Sincerely,                                                                                                                                                                       A concerned citizen

***[Footnote: details below on facts about current foreclosure figures.

(See:    http://www.housingpredictor.com/2011/fannie-freddie-own-foreclosures.html     )

When a home has been foreclosed and is owned by Fannie Mae or Freddie Mac during the process of being re-sold, that home is in a category in the industry known as REAL ESTATE OWNED (REO).   The current 200,000 REO inventory with Fannie/Freddie, plus a 200,000 REO inventory of HUD's FHA and VA, plus Rural, Farm, and other federally insured programs gets us to about a 500,000 REO inventory. Upon owning the property, an average marketing window is 3 months. 500,000/90 = 5,500 homes sold daily. 5,500 X $60,000 average loss = $330,000,000 loss per day. Annualized, that equals a $120 billion annual loss.

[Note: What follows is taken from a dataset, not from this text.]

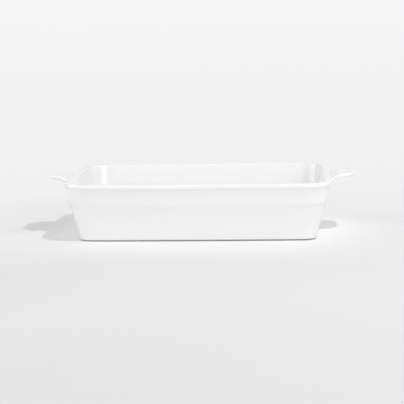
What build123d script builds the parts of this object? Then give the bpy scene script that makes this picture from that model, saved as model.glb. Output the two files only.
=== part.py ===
from build123d import *
from math import radians, tan
import os

# Lasagna dish in white glazed stoneware, millimetres, +Z up.
# The origin is the middle of the footprint, on the surface that the dish stands on.
# X runs along the dish, through both handles, and Y runs across it.

# Overall size of the tub, measured over the rim bead with the handles left out
rim_length = 330.0
rim_width = 240.0
rim_height = 72.0

# Plan: every side bows outwards a little, and the corners keep one centre from rim to floor
long_side_bow = 3.0
short_side_bow = 2.0
floor_corner_radius = 5.0

# Rim bead, rolled over the top of the wall
bead_overhang = 2.4
bead_underside_angle = 45.0
bead_face_height = 0.4
bead_top_radius = 3.4
bead_nose_radius = 2.6
bead_inner_radius = 3.0
bead_root_radius = 1.2
rim_thickness = 8.6

# Band below the bead, and the rounded step that ends it
band_height = 18.0
band_lean = 2.8
step_height = 5.5
step_depth = 2.6
shoulder_radius = 4.0
cove_radius = 4.0

# Flared lower wall, base and floor
wall_lean = 11.5
wall_thickness = 6.4
base_edge_radius = 2.0
floor_thickness = 6.0
floor_lap = 3.0
floor_fillet_radius = 6.0
inner_break_radius = 40.0

# Bare foot under the base
foot_height = 0.8
foot_setback = 1.5
foot_width = 6.0
foot_bevel = 0.3

# Tab handles in plan: a flare at the wall, short straight sides and a rounded end
handle_flare_length = 4.0
handle_flare_spread = 5.0
handle_flare_radius = 8.0
handle_side_length = 6.0
handle_tip_radius = 21.0
handle_tip_flat = 33.0

# Tab handles from the side: they spring from under the bead and level out at the rim
handle_root_depth = 5.0
handle_root_top_drop = 11.0
handle_root_bottom_drop = 17.0
handle_elbow_reach = 9.5
handle_elbow_rise = 1.8
handle_elbow_thickness = 5.0
handle_tip_rise = 3.0
handle_tip_thickness = 4.4
handle_top_bend_radius = 20.0
handle_bottom_bend_radius = 25.0
handle_edge_radius = 1.7

# Shallow thumb recess in the top of each handle, inside its rolled edge
recess_border = 4.2
recess_depth = 1.2
recess_side_length = 1.0
recess_inner_radius = 4.0
recess_edge_radius = 0.6

# How close an edge has to lie to a face to count as on it
fitting_tolerance = 0.001

# Heights and insets that follow from the sizes above; insets are from the widest line of the bead
half_length = rim_length / 2
base_z = foot_height
floor_z = base_z + floor_thickness
bead_nose_height = bead_nose_radius * tan(radians(90 - bead_underside_angle) / 2)
bead_nose_z = rim_height - bead_top_radius - bead_face_height - bead_nose_height
bead_bottom_z = bead_nose_z - bead_overhang * tan(radians(bead_underside_angle))
step_top_z = bead_bottom_z - band_height
step_bottom_z = step_top_z - step_height
step_middle_z = (step_top_z + step_bottom_z) / 2

band_bottom_inset = bead_overhang + band_lean
step_bottom_inset = band_bottom_inset + step_depth
step_middle_inset = (band_bottom_inset + step_bottom_inset) / 2
base_inset = step_bottom_inset + wall_lean
wall_slope = wall_lean / (step_bottom_z - base_z)
inner_break_inset = step_middle_inset + wall_thickness
inner_floor_inset = base_inset - wall_slope * floor_thickness + wall_thickness
floor_edge_inset = inner_floor_inset + floor_fillet_radius
rim_corner_radius = floor_edge_inset + floor_corner_radius

foot_outer_inset = base_inset + base_edge_radius + foot_setback
foot_inner_inset = foot_outer_inset + foot_width

handle_reach = handle_flare_length + handle_side_length + handle_tip_radius
handle_width = handle_tip_flat + 2 * handle_tip_radius
handle_root_inset = band_bottom_inset + handle_root_depth
handle_tip_z = rim_height + handle_tip_rise
handle_elbow_z = rim_height + handle_elbow_rise
recess_start = handle_reach - handle_tip_radius - recess_side_length - recess_inner_radius


def plan_face(inset):
    """The dish's plan at an inset from the widest line of the bead, as a filleted sketch."""
    middle_x = half_length - inset
    middle_y = rim_width / 2 - inset
    corner_x = middle_x - short_side_bow
    corner_y = middle_y - long_side_bow
    with BuildSketch() as plan:
        with BuildLine():
            ThreePointArc((-corner_x, -corner_y), (0, -middle_y), (corner_x, -corner_y))
            ThreePointArc((corner_x, -corner_y), (middle_x, 0), (corner_x, corner_y))
            ThreePointArc((corner_x, corner_y), (0, middle_y), (-corner_x, corner_y))
            ThreePointArc((-corner_x, corner_y), (-middle_x, 0), (-corner_x, -corner_y))
        make_face()
        fillet(plan.vertices(), rim_corner_radius - inset)
    return plan.sketch


def handle_top_line(lowered):
    """Root, elbow and tip of the right handle's top line seen from the front, lowered by a depth."""
    return [
        (half_length - handle_root_inset, rim_height - handle_root_top_drop - lowered),
        (half_length + handle_elbow_reach, handle_elbow_z - lowered),
        (half_length + handle_reach, handle_tip_z - lowered),
    ]


def is_upright(face):
    """Whether a face stands upright, judged by its normal."""
    return abs(face.normal_at().Z) < fitting_tolerance


def lies_on(edge, faces):
    """Whether the middle of an edge lies on one of the faces."""
    return min(face.distance_to(edge @ 0.5) for face in faces) < fitting_tolerance


rim_path = plan_face(0).face().outer_wire()
rim_tangent = rim_path % 0
section_plane = Plane(
    origin=rim_path @ 0,
    x_dir=rim_tangent.cross(Plane.XY.z_dir),
    z_dir=-rim_tangent,
)

# Tub: one wall section carried round the plan, with a floor slab that laps into its foot
with BuildPart() as dish_body:
    with BuildSketch(section_plane):
        with BuildLine():
            FilletPolyline(
                (-floor_edge_inset, base_z),
                (-base_inset, base_z),
                (-step_bottom_inset, step_bottom_z),
                (-band_bottom_inset, step_top_z),
                (-bead_overhang, bead_bottom_z),
                (0, bead_nose_z),
                (0, rim_height),
                (-rim_thickness, rim_height),
                (-inner_break_inset, step_middle_z),
                (-inner_floor_inset, floor_z),
                (-floor_edge_inset, floor_z),
                radius=[
                    0,
                    base_edge_radius,
                    cove_radius,
                    shoulder_radius,
                    bead_root_radius,
                    bead_nose_radius,
                    bead_top_radius,
                    bead_inner_radius,
                    inner_break_radius,
                    floor_fillet_radius,
                    0,
                ],
                close=True,
            )
        make_face()
    sweep(path=rim_path)
    with BuildSketch(Plane.XY.offset(base_z)):
        add(plan_face(floor_edge_inset - floor_lap))
    extrude(amount=floor_thickness)

dish_body.part.label = "dish_body"

# Foot: a low ring that lies face to face with the underside of the tub
with BuildPart() as foot_ring:
    with BuildSketch(section_plane) as foot_section:
        with BuildLine():
            Polyline(
                (-foot_inner_inset, 0),
                (-foot_outer_inset, 0),
                (-foot_outer_inset, base_z),
                (-foot_inner_inset, base_z),
                close=True,
            )
        make_face()
        chamfer(foot_section.vertices().group_by(Axis.Y)[0], foot_bevel)
    sweep(path=rim_path)

foot_ring.part.label = "foot_ring"

# Recess tool: the space over each handle that its thumb recess takes, inside the rolled edge
with BuildPart() as recess:
    with BuildSketch(Plane.XZ):
        with BuildLine():
            FilletPolyline(
                handle_top_line(recess_depth),
                (half_length + handle_reach, handle_tip_z + recess_border),
                (half_length - handle_root_inset, handle_tip_z + recess_border),
                radius=[0, handle_top_bend_radius, 0, 0, 0],
                close=True,
            )
        make_face()
    extrude(amount=handle_width, both=True)
    with BuildSketch():
        with BuildLine():
            FilletPolyline(
                (half_length + recess_start, recess_border - handle_width / 2),
                (half_length + handle_reach - recess_border, recess_border - handle_width / 2),
                (half_length + handle_reach - recess_border, handle_width / 2 - recess_border),
                (half_length + recess_start, handle_width / 2 - recess_border),
                radius=[
                    recess_inner_radius,
                    handle_tip_radius - recess_border,
                    handle_tip_radius - recess_border,
                    recess_inner_radius,
                ],
                close=True,
            )
        make_face()
    extrude(amount=handle_tip_z + recess_border, mode=Mode.INTERSECT)

# Right handle: side view and plan cut from one another, rounded, recessed and trimmed to the tub
with BuildPart() as right_handle:
    with BuildSketch(Plane.XZ):
        with BuildLine():
            FilletPolyline(
                handle_top_line(0),
                (half_length + handle_reach, handle_tip_z - handle_tip_thickness),
                (half_length + handle_elbow_reach, handle_elbow_z - handle_elbow_thickness),
                (half_length - handle_root_inset, rim_height - handle_root_bottom_drop),
                radius=[0, handle_top_bend_radius, 0, 0, handle_bottom_bend_radius, 0],
                close=True,
            )
        make_face()
    extrude(amount=handle_width, both=True)
    handle_top = right_handle.faces().filter_by(lambda face: face.normal_at().Z > 0)
    with BuildSketch():
        with BuildLine():
            FilletPolyline(
                (half_length - handle_root_inset, -handle_width / 2 - handle_flare_spread),
                (half_length + handle_flare_length, -handle_width / 2),
                (half_length + handle_reach, -handle_width / 2),
                (half_length + handle_reach, handle_width / 2),
                (half_length + handle_flare_length, handle_width / 2),
                (half_length - handle_root_inset, handle_width / 2 + handle_flare_spread),
                radius=[
                    0,
                    handle_flare_radius,
                    handle_tip_radius,
                    handle_tip_radius,
                    handle_flare_radius,
                    0,
                ],
                close=True,
            )
        make_face()
    extrude(amount=handle_tip_z, mode=Mode.INTERSECT)
    handle_sides = right_handle.faces().filter_by(is_upright).sort_by(Axis.X)[1:]
    side_edges = right_handle.edges().filter_by(lambda edge: lies_on(edge, handle_sides))
    fillet(side_edges.filter_by(Axis.Z, reverse=True), handle_edge_radius)
    add(recess.part, mode=Mode.SUBTRACT)
    recess_edges = right_handle.edges(Select.LAST).filter_by(lambda edge: lies_on(edge, handle_top))
    fillet(recess_edges, recess_edge_radius)
    add(dish_body.part, mode=Mode.SUBTRACT)

right_handle.part.label = "right_handle"

# Left handle: the right one mirrored
with BuildPart() as left_handle:
    mirror(right_handle.part, about=Plane.YZ)

left_handle.part.label = "left_handle"

os.makedirs("parts", exist_ok=True)
for piece in (dish_body, foot_ring, right_handle, left_handle):
    export_step(piece.part, f"parts/{piece.part.label}.step")
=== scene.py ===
"""Lasagna dish in white glazed stoneware: its surfaces, finishes, stage, light and camera.

Lengths are in metres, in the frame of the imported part. X runs along the dish through both handles,
Y runs across it and Z is up, with the origin in the middle of the footprint on the floor.
"""

import logging
import math
from collections.abc import Sequence
from dataclasses import dataclass, field
from enum import Enum
from typing import Any

import bmesh
import bpy
import numpy as np
from mathutils import Matrix, Vector


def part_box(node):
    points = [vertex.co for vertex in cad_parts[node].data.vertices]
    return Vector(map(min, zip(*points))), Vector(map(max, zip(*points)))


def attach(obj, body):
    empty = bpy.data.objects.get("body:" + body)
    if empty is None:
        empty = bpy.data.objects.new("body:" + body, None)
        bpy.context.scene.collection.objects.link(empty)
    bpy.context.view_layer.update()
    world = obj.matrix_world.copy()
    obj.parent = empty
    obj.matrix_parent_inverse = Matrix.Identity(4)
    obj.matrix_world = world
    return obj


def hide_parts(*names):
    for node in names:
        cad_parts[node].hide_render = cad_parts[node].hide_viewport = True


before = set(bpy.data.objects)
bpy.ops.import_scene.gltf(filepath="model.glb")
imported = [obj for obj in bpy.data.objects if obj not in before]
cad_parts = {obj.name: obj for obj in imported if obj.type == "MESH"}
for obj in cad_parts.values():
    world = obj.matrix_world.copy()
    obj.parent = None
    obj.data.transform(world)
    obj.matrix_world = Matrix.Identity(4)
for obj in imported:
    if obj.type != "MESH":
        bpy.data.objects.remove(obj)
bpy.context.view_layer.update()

Array = np.ndarray
Rgb = tuple[float, float, float]
Place = tuple[float, float, float]

MM = 0.001
WELD_DISTANCE = 0.002 * MM
BODY = "root"
GLAZE_SLOT = "glaze"
CLAY_SLOT = "bare_clay"
GLAZE_BUILD = "glaze_build"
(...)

The reality of today's situation is that there is another significant pool of houses that are not classified as REO by these agencies, that are very seriously delinquent or abandoned, for which the foreclosure process has been purposely stalled by the agencies. They do not want more houses to hit the market, and taking on ownership has its own risks, such as a death or serious injury occuring on real estate owned. Its a different liability if you are classified just as the lender. The costs ( property taxes, portfolio insurance, interest to securities investors, etc) continue to accrue on this "shadow" inventory of homes not yet owned by the agencies. This "shadow" inventory tells us that our estimates of REO are not on the high side if you were to somehow accrete part of the "shadow" toward these numbers.

You and I own a rolling total of approximately REO 500,000 homes on the market on any given day.]